-- Start Raw data --
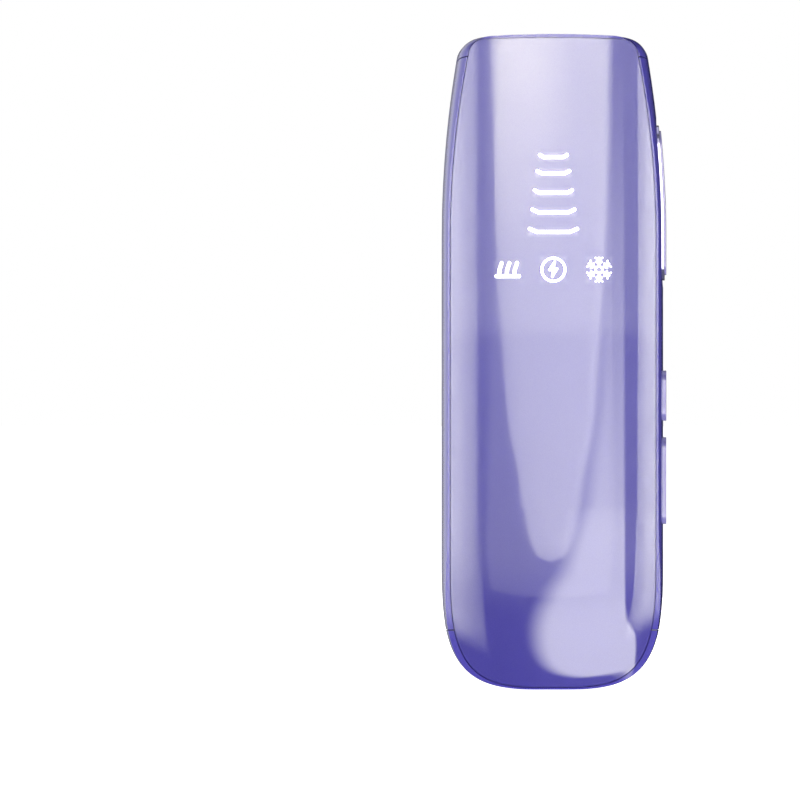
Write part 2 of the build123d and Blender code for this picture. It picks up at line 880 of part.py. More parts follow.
def fan_wheel():
    """a drum of short blades round a cup-shaped hub"""
    low = fan_front + fan_wall + 0.8
    high = fan_rear - fan_wall - 0.8
    spin = Pos(0, 0, fan_middle)
    cup = rod((0, low + 1.2, 0), (0, high - 1.2, 0), hub_radius)
    cup -= rod((0, low, 0), (0, high - 2.4, 0), hub_radius - 1)
    disc = rod((0, low + 1.2, 0), (0, low + 2.2, 0), wheel_radius)
    disc -= rod((0, low, 0), (0, high, 0), hub_radius - 0.5)
    rim = rod((0, high - 1, 0), (0, high, 0), wheel_radius)
    rim -= rod((0, low, 0), (0, high + 1, 0), wheel_radius - 1.2)
    wheel = cup + disc + rim
    vane = block(-2.0, 2.0, low + 1.7, high - 0.5, -0.3, 0.3)
    blade = Pos(wheel_radius - 2.2, 0, 0) * Rot(0, 28, 0) * vane
    for k in range(blades):
        wheel += Rot(0, 360 / blades * k, 0) * blade
    wheel -= rod((0, low, 0), (0, low + 7.2, 0), shaft_radius)
    return spin * wheel


def air_duct():
    low = fan_top
    high = fan_top + duct_height
    side = fan_side / 2 - 0.5
    front = fan_front
    back = fan_rear
    tube = block(-side, side, sink_front, back, low, high)
    tube -= block(-side + 1, side - 1, sink_front + 1, back - 1, low + 1, high + 1)
    tube -= block(-side + 1, side - 1, front + fan_wall, back - fan_wall, low - 1, high)
    return tube


def intake_mesh():
    y0 = rear_in - mesh_wall - 0.05
    y1 = rear_in - 0.05
    disc = rod((0, y0, fan_middle), (0, y1, fan_middle), grille_radius + 2.5)
    holes = rod((0, y0 - 1, fan_middle), (0, y1 + 1, fan_middle), grille_radius + 1)
    bars = Part()
    count = int(grille_radius / 4)
    for k in range(-count, count + 1):
        reach = sqrt((grille_radius + 1.5) ** 2 - (4 * k) ** 2)
        bars += block(4 * k - 0.25, 4 * k + 0.25, y0, y1, fan_middle - reach, fan_middle + reach)
        bars += block(-reach, reach, y0, y1, fan_middle + 4 * k - 0.25, fan_middle + 4 * k + 0.25)
    return (disc - holes) + bars


# power side

board_back = main_board_y + board_wall


def main_board():
    plate = block(-main_board_half, main_board_half, main_board_y, board_back, main_board_low, main_board_top)
    for x, z in board_posts():
        plate -= rod((x, -rear, z), (x, 0, z), screw_radius + 0.2)
    return plate


capacitor_low = column_rows[0] + column_radius + 1.0
capacitor_x = -8.0
capacitor_y = board_back + 1.2 + capacitor_radius


def main_capacitor():
    high = capacitor_low + capacitor_length
    can = rod((capacitor_x, capacitor_y, capacitor_low), (capacitor_x, capacitor_y, high), capacitor_radius)
    return fillet(can.edges().filter_by(GeomType.CIRCLE), 1.0)


def capacitor_cradle():
    low = capacitor_low + 5
    high = capacitor_low + capacitor_length - 5
    saddle = block(capacitor_x - 10, capacitor_x + 10, capacitor_y + 4, rear_in - 0.05, low, high)
    saddle -= rod((capacitor_x, capacitor_y, 0), (capacitor_x, capacitor_y, length), capacitor_radius)
    return saddle - block(capacitor_x - 20, capacitor_x + 20, -rear, rear, low + 6, high - 6)


def coil_transformer():
    low = capacitor_low + 14
    core = block(6.5, 17.5, board_back + 0.1, board_back + 13, low, low + 3)
    core += block(6.5, 17.5, board_back + 0.1, board_back + 13, low + 15, low + 18)
    core += block(10.0, 14.0, board_back + 4.5, board_back + 8.5, low, low + 18)
    return core


def coil_winding():
    low = capacitor_low + 17.1
    middle = (12.0, board_back + 6.5)
    coil = rod((*middle, low), (*middle, low + 11.8), 5.2)
    return coil - block(10.0, 14.0, board_back + 4.5, board_back + 8.5, 0, length)


def ignition_coil():
    low = capacitor_low + capacitor_length - 6
    return block(7, 16, board_back, board_back + 8, low, low + 12)


def board_chips():
    chips = [
        block(-6, 4, board_back, board_back + 1.3, main_board_top - 14, main_board_top - 4),
        block(8, 13, board_back, board_back + 1.0, main_board_top - 12, main_board_top - 7),
        block(-13, -9, board_back, board_back + 1.6, main_board_top - 24, main_board_top - 19),
        block(6, 15, board_back, board_back + 4.2, main_board_low + 8, main_board_low + 12),
    ]
    return Compound(children=chips)


def small_capacitors():
    z = capacitor_low + capacitor_length + 7
    cans = [rod((x, board_back, z), (x, board_back + 8, z), 2.5) for x in (-13, -7, -1)]
    return Compound(children=cans)


def jack_body():
    top = wall + jack_length
    shell = rod((0, jack_y, wall), (0, jack_y, top), jack_radius)
    shell -= rod((0, jack_y, 0), (0, jack_y, top - jack_floor), jack_bore)
    return shell - rod((0, jack_y, 0), (0, jack_y, 2 * top), jack_tail)


def jack_contact():
    floor = wall + jack_length - jack_floor
    pin = rod((0, jack_y, wall + 0.8), (0, jack_y, floor), jack_pin)
    return pin + rod((0, jack_y, floor), (0, jack_y, wall + jack_length + 1.5), jack_tail)


# fasteners and wires

def screw_y(x, z, seat, way, reach):
    """a screw along Y: its head stands on seat, and its shank runs the given way"""
    head = rod((x, seat - way * screw_head_height, z), (x, seat, z), screw_head)
    return head + rod((x, seat, z), (x, seat + way * reach, z), screw_radius)


def carrier_screws():
    screws = []
    for side in (-1, 1):
        for z in column_rows:
            seat = screw_face(z) + screw_head_height
            screws.append(screw_y(side * column_x, z, seat, 1, 8.0))
    return Compound(children=screws)


def board_screws():
    screws = [screw_y(x, z, board_back, -1, board_wall + board_screw_reach) for x, z in board_posts()]
    back = display_board_y + display_board_wall
    for x, z in display_posts():
        screws.append(screw_y(x, z, back, -1, display_board_wall + display_screw_reach))
    for z in switch_posts:
        head = rod((switch_plate_x - screw_head_height, 0, z), (switch_plate_x, 0, z), screw_head)
        screws.append(head + rod((switch_plate_x, 0, z), (switch_plate_x + 4.5, 0, z), screw_radius))
    return Compound(children=screws)


def jack_leads():
    leads = []
    for side in (-1, 1):
        x = side * 3.0
        start = wall + jack_length
        route = [(x, jack_y, start), (x, jack_y, start + 5), (x, board_back + 2.2, start + 8),
                 (x, board_back + 2.2, start + 14)]
        leads.append(wire_tube(route, 0.7, 1.6))
    return Compound(children=leads)


def lamp_leads():
    leads = []
    for x, y in lead_places():
        side = 1 if x > 0 else -1
        end = lamp_length / 2 + 0.8
        drop = -chassis_drop + 1.0
        pins = [(side * end, 0, -lamp_drop), (side * (end + 1.2), 0, -lamp_drop),
                (side * (end + 1.2), -6.0, drop), (side * 16.5, -6.0, drop), (side * 16.5, -6.0, drop - 7)]
        route = [tuple((optics * Pos(*p)).position) for p in pins]
        leads.append(wire_tube(route, 0.6, 0.7))
    return Compound(children=leads)


def build():
    pipes = heat_pipes()
    pieces = {
        "main_housing": main_housing(),
        "head_cap": head_cap(),
        "end_cap": end_cap(),
        "front_panel": front_panel(),
        "panel_seal": panel_seal(),
        "front_carrier": front_carrier(),
        "light_guide": light_guide(),
        "display_board": display_board(),
        "display_leds": display_leds(),
        "trigger_button": button_piece(trigger),
        "power_button": button_piece(power),
        "level_button": button_piece(level),
        "trigger_ring": trigger_ring(),
        "switch_board": switch_board(),
        "switch_bodies": switch_bodies(),
        "trigger_plunger": plunger(trigger[0]),
        "power_plunger": plunger(power[0]),
        "level_plunger": plunger(level[0]),
        "sapphire_window": sapphire_window(),
        "window_bezel": window_bezel(),
        "contact_pads": contact_pads(),
        "window_gasket": window_gasket(),
        "cold_frame": cold_frame(),
        "cooler_modules": cooler_modules(),
        "hot_blocks": hot_blocks(pipes),
        "heat_pipes": pipes,
        "filter_glass": filter_glass(),
        "reflector": reflector(),
        "flash_lamp": flash_lamp(),
        "lamp_electrodes": lamp_electrodes(),
        "lamp_holder_left": lamp_holder(-1),
        "lamp_holder_right": lamp_holder(1),
        "optics_chassis": optics_chassis(),
        "head_screws": head_screws(),
        "temperature_sensor": temperature_sensor(),
        "heat_sink": heat_sink(pipes),
        "fan_housing": fan_housing(),
        "fan_bearing": fan_bearing(),
        "fan_shaft": fan_shaft(),
        "fan_wheel": fan_wheel(),
        "air_duct": air_duct(),
        "intake_mesh": intake_mesh(),
        "main_board": main_board(),
        "main_capacitor": main_capacitor(),
        "capacitor_cradle": capacitor_cradle(),
        "coil_core": coil_transformer(),
        "coil_winding": coil_winding(),
        "ignition_coil": ignition_coil(),
        "board_chips": board_chips(),
        "small_capacitors": small_capacitors(),
        "jack_body": jack_body(),
        "jack_contact": jack_contact(),
        "carrier_screws": carrier_screws(),
        "board_screws": board_screws(),
        "jack_leads": jack_leads(),
        "lamp_leads": lamp_leads(),
    }
    for node, prism in marks.items():
        pieces[node] = prism & behind_front(0, glyph_depth)
    return pieces


for name, shape in build().items():
    save(name, shape)
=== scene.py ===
import json
import math

import bpy
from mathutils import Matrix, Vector

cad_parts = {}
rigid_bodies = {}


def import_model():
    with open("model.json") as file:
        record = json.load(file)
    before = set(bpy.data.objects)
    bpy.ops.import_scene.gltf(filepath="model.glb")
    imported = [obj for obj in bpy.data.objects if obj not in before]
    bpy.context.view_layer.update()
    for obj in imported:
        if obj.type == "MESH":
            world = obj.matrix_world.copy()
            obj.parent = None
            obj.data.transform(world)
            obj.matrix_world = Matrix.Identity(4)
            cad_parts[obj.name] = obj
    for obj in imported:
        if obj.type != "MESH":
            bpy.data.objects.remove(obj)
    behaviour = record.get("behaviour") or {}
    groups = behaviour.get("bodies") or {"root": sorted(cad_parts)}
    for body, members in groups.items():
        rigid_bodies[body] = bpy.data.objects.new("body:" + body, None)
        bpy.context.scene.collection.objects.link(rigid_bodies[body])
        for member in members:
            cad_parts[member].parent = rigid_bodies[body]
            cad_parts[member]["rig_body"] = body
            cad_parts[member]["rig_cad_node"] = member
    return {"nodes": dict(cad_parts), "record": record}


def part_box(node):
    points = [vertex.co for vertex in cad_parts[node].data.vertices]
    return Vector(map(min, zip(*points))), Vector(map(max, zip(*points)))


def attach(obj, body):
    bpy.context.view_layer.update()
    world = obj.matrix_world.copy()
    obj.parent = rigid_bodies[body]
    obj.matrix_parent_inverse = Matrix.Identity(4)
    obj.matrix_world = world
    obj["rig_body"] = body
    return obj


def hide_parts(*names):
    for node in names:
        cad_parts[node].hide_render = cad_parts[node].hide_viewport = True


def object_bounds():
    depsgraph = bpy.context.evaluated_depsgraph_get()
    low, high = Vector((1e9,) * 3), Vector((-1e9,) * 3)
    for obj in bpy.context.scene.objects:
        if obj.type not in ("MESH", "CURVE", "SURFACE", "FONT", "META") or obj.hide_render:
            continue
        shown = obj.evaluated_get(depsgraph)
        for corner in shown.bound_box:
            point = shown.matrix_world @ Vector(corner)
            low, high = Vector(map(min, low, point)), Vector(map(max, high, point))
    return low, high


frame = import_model()
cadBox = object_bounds()
nodes = frame["nodes"]
mm = 0.001
print("frame loaded,", len(nodes), "nodes")


# small tools

def deselectAll():
    for thing in bpy.context.selected_objects:
        thing.select_set(False)


def plug(tree, value, socket):
    if isinstance(value, (int, float, tuple)):
        socket.default_value = value
    else:
        tree.links.new(value, socket)


def newGroup(name, inputs, outputs):
    tree = bpy.data.node_groups.new(name, "ShaderNodeTree")
    for label, kind, value in inputs:
        socket = tree.interface.new_socket(label, in_out="INPUT", socket_type=kind)
        if value is not None:
            socket.default_value = value
    for label, kind in outputs:
        tree.interface.new_socket(label, in_out="OUTPUT", socket_type=kind)
    return tree, tree.nodes.new("NodeGroupInput").outputs, tree.nodes.new("NodeGroupOutput").inputs


def useGroup(tree, group, **values):
    node = tree.nodes.new("ShaderNodeGroup")
    node.node_tree = group
    for label, value in values.items():
        plug(tree, value, node.inputs[label])
    return node.outputs


def calc(tree, operation, first, second=0.0, clamp=False):
    node = tree.nodes.new("ShaderNodeMath")
    node.operation = operation
    node.use_clamp = clamp
    plug(tree, first, node.inputs[0])
    plug(tree, second, node.inputs[1])
    return node.outputs[0]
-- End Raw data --
● Objective
Starting at the line that contains "obj.matrix_world = world" and ending at the line that contains "point = shown.matrix_world", repeat each line exactly, both ends included, and nothing else.

● Finished task
    obj.matrix_world = world
    obj["rig_body"] = body
    return obj


def hide_parts(*names):
    for node in names:
        cad_parts[node].hide_render = cad_parts[node].hide_viewport = True


def object_bounds():
    depsgraph = bpy.context.evaluated_depsgraph_get()
    low, high = Vector((1e9,) * 3), Vector((-1e9,) * 3)
    for obj in bpy.context.scene.objects:
        if obj.type not in ("MESH", "CURVE", "SURFACE", "FONT", "META") or obj.hide_render:
            continue
        shown = obj.evaluated_get(depsgraph)
        for corner in shown.bound_box:
            point = shown.matrix_world @ Vector(corner)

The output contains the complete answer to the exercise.